Course Spotlight
Why Aronimink is the Perfect PGA Championship Test
By Brendon Elliott, PGA
Published on

If you love major championship venues that ask hard questions without looking gimmicky, Aronimink Golf Club is your kind of place. The Donald Ross classic in Newtown Square, Pennsylvania, returns to the PGA Championship spotlight this year with the kind of pedigree, polish and calculated bite that should make for compelling viewing from the first tee shot to the final putt.
Aronimink’s roots stretch back to 1896, though the club did not settle on its present Newtown Square property until 1926. Ross designed the course, and the club opened at its current home in 1928. Over the decades, Aronimink has hosted the 1962 PGA Championship, the 1977 U.S. Amateur, the 2003 Senior PGA Championship, the 2010 and 2011 AT&T National, the 2018 BMW Championship and the 2020 KPMG Women’s PGA Championship. In other words, this is not a pretty backdrop borrowing major-championship credibility. It has earned it.
Ross thought highly enough of the course to call it his “masterpiece,” and Aronimink still carries that feeling. It is not a brute-force test in the modern sense. It is a thinking player’s course, one that uses contour, angle, elevation and green complexes to create pressure. That matters in a PGA Championship, where the world’s best are more than capable of surviving raw yardage. At Aronimink, they will have to solve questions on the ground and in the air.
Why This Version of Aronimink Matters
The Aronimink players will see this week is the product of years of restoration work designed to bring the club closer to Ross’ original spirit. A 2003 restoration under Ron Pritchard helped recapture lost Ross features. Beginning in 2016, Gil Hanse and Jim Wagner continued the work after studying old films, photos and design evidence. The results were dramatic: bunker counts expanded sharply, greens were recaptured, some fairways were widened, select holes gained length and the course regained more of its original visual scale and strategically important texture.

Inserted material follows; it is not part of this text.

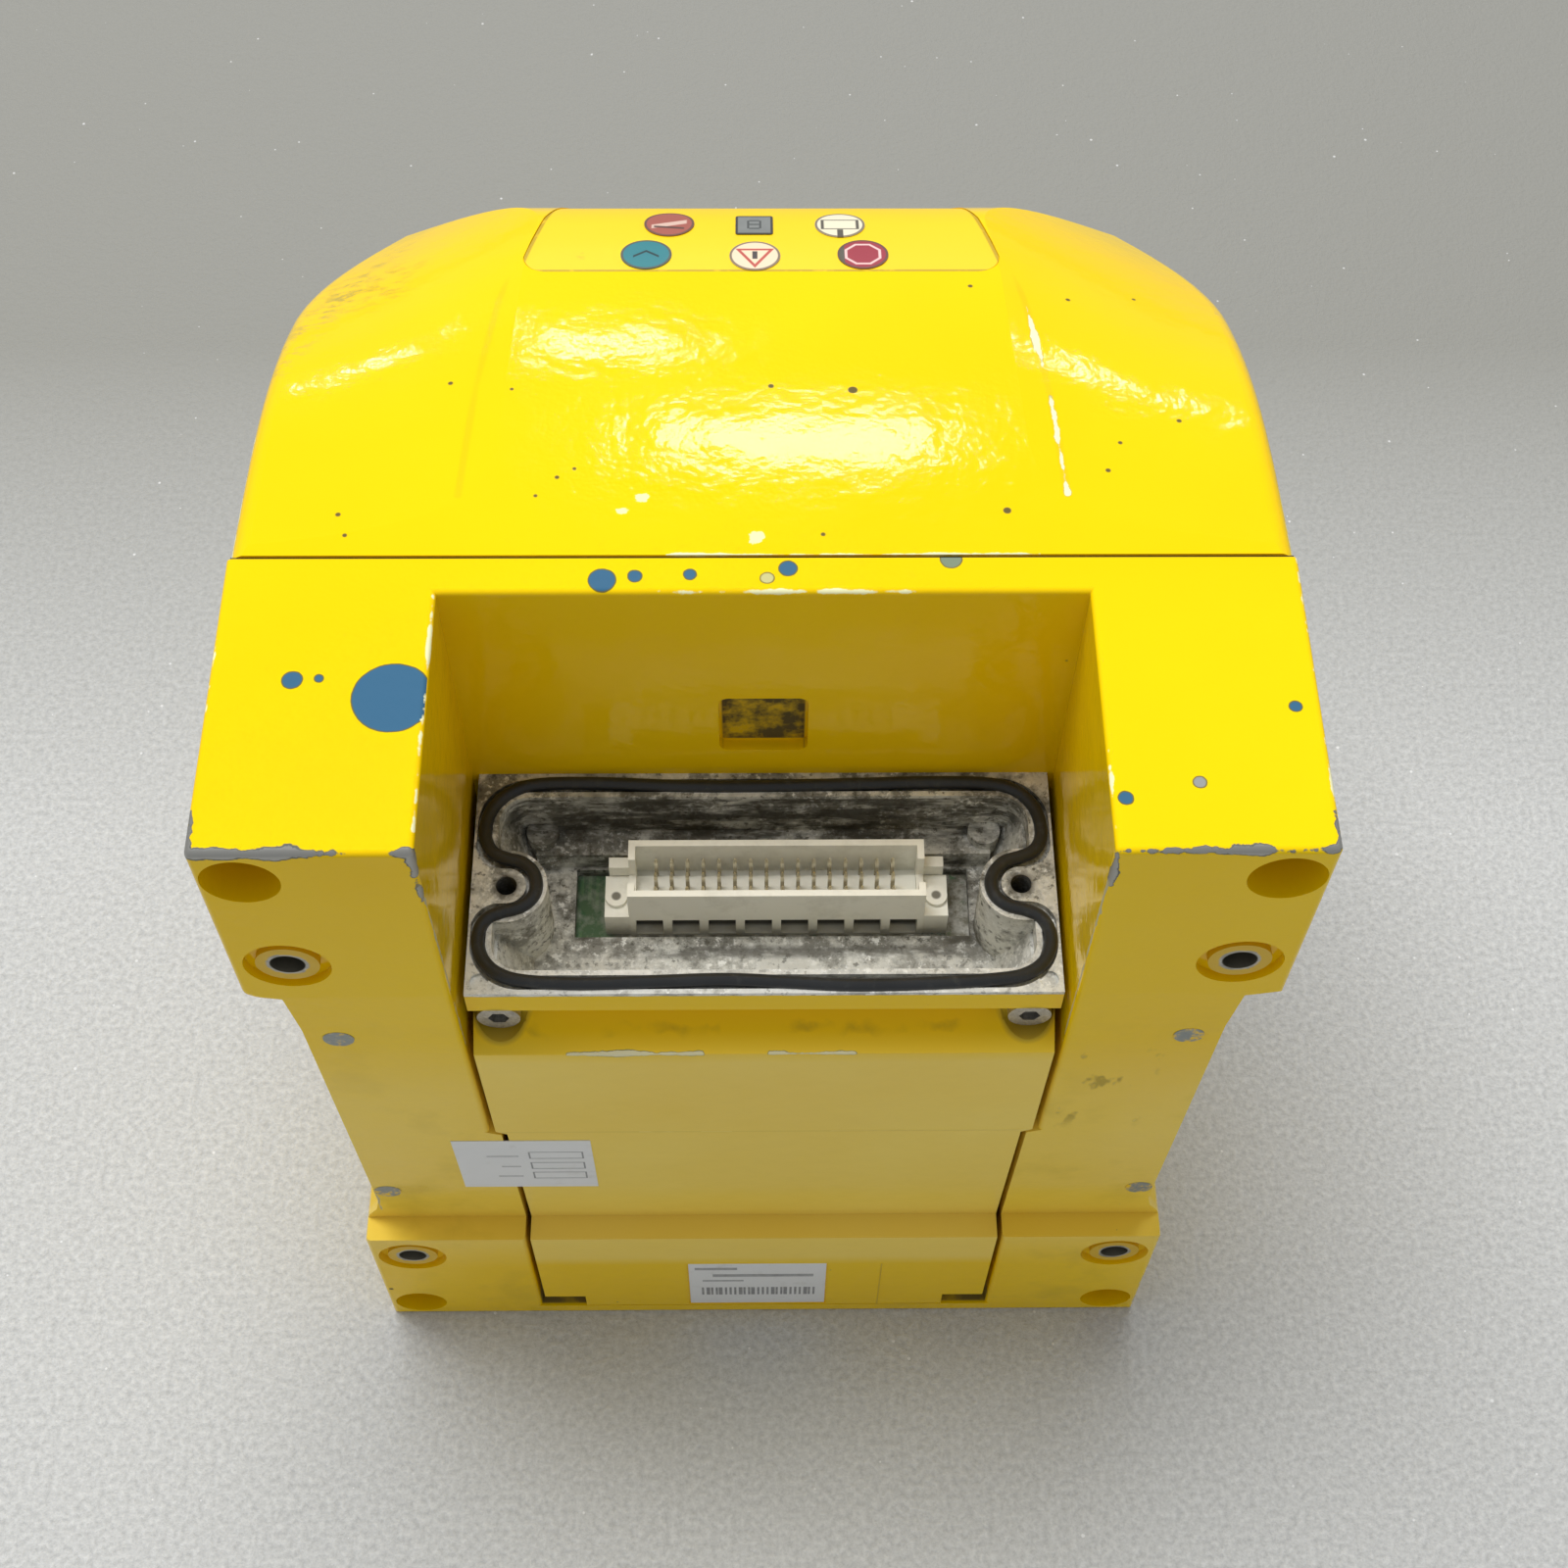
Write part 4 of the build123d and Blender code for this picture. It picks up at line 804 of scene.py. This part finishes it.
# %% Socket plastic
cream = Finish("socket_cream", IOR=1.5)
dusty = cream.noise(5.0, 4.0, 0.65).ramp(0.50, 0.72)
cream_tone = cream.mix(cream.noise(12.0, 2.0), (0.88, 0.87, 0.76), (0.93, 0.92, 0.84))
cream_tone = cream.mix(dusty * 0.22, cream_tone, (0.36, 0.34, 0.27))
# Painted shade: darker toward the bottom.
bottom_shade = cream.z.ramp(125.0, 120.0) * 0.40
cream_tone = cream.mix(bottom_shade, cream_tone, (0.22, 0.205, 0.16))
shroud_low, _ = measured("connector_shroud")
shroud_wall = 1.6
# Painted shade on the floor deep inside the socket, between the pins.
socket_floor_shade = cream.depth.over(shroud_low.y + shroud_wall, 0.6) * cream.z.under(123.2, 0.4)
cream_tone = cream.mix(socket_floor_shade * 0.85, cream_tone, (0.05, 0.045, 0.035))
rivet_low, rivet_high = measured("connector_rivets")
rivet_depth = (rivet_low.y + rivet_high.y) / 2
rivet_radius = (rivet_high.y - rivet_low.y) / 2
# Painted shade: a dark hole at the centre of each rivet.
for rivet_x in (rivet_low.x + rivet_radius, rivet_high.x - rivet_radius):
    rivet_hole_shade = cream.from_mark(rivet_x, rivet_depth).under(0.75, 0.3)
    cream_tone = cream.mix(rivet_hole_shade * 0.85, cream_tone, (0.09, 0.08, 0.06))
cream.put(Base_Color=cream_tone, Roughness=0.46 + dusty * 0.25)
cream.relief(cream.noise(0.6, 2.0), 0.02)
dress(cream, "connector_shroud", "connector_rivets", "board_link")

# %% [markdown]
# ## Circuit boards
#
# The boards are green solder mask over copper tracks, which show as a faint lighter pattern
# of straight runs. The board under the basin is crusted with pale dust, least at its left end.

# %% Circuit boards
board = Finish("green_board", IOR=1.5)
track_pitch = 1.27
track = abs((board.x / track_pitch).part() - 0.5).under(0.22, 0.06)
track = track * board.noise(6.0, 0.0).ramp(0.5, 0.52)
mask_green = board.mix(track * 0.5, (0.035, 0.13, 0.055), (0.10, 0.26, 0.10))
dust = board.noise(3.0, 4.0, 0.7).ramp(0.45, 0.70)
crust = board.x.ramp(-25.5, -23.5, 0.25, 0.95) * board.z.over(116.0, 0.5)
crust = crust * board.z.under(122.0, 0.5) * board.noise(2.6, 4.0, 0.7).ramp(0.30, 0.42)
dirty_green = board.mix(dust * 0.45, mask_green, (0.30, 0.29, 0.22))
crusted = board.mix(dust, (0.20, 0.19, 0.15), (0.66, 0.65, 0.60))
board.put(Base_Color=board.mix(crust, dirty_green, crusted), Roughness=0.35 + dust * 0.3)
board.relief(track, 0.03)
dress(board, "io_board", "main_board", "detector_board", "display_board")

# %% [markdown]
# ## Metal parts
#
# Screws are small, but the eye finds them quickly. The motor's shaft, cup and core are
# turned, ground or stacked, and each way leaves its own fine lines.
# One helper makes a metal from its two tones, its gloss and its grain.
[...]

That is part of what makes Aronimink so interesting for fans. You do not need to be an architecture buff to appreciate what restoration can do for these classic tracks. It can be seen in how bunkers frame decisions, not just punish mistakes. It can be seen in greens that do more than accept a good shot; they look more at whether it was hit to the correct section. It is also seen in how the course keeps changing shape in front of the players, from downhill drives to uphill approaches to sidehill stances and awkward recoveries.
The Setup, Explained Without the Turf Degree
From an agronomy standpoint, Aronimink has the ingredients to be both beautiful and demanding. The PGA setup is listed as a par 70 at roughly 7,400 yards, with bentgrass greens, collars, tees and fairways, plus rough made up of tall fescue and Poa annua at about 3.25 inches. The greens average roughly 8,200 square feet, the landing areas average around 30 yards wide and the course features 180 bunkers. The soils range from clay to loam, drainage is considered good and the property is Audubon Certified.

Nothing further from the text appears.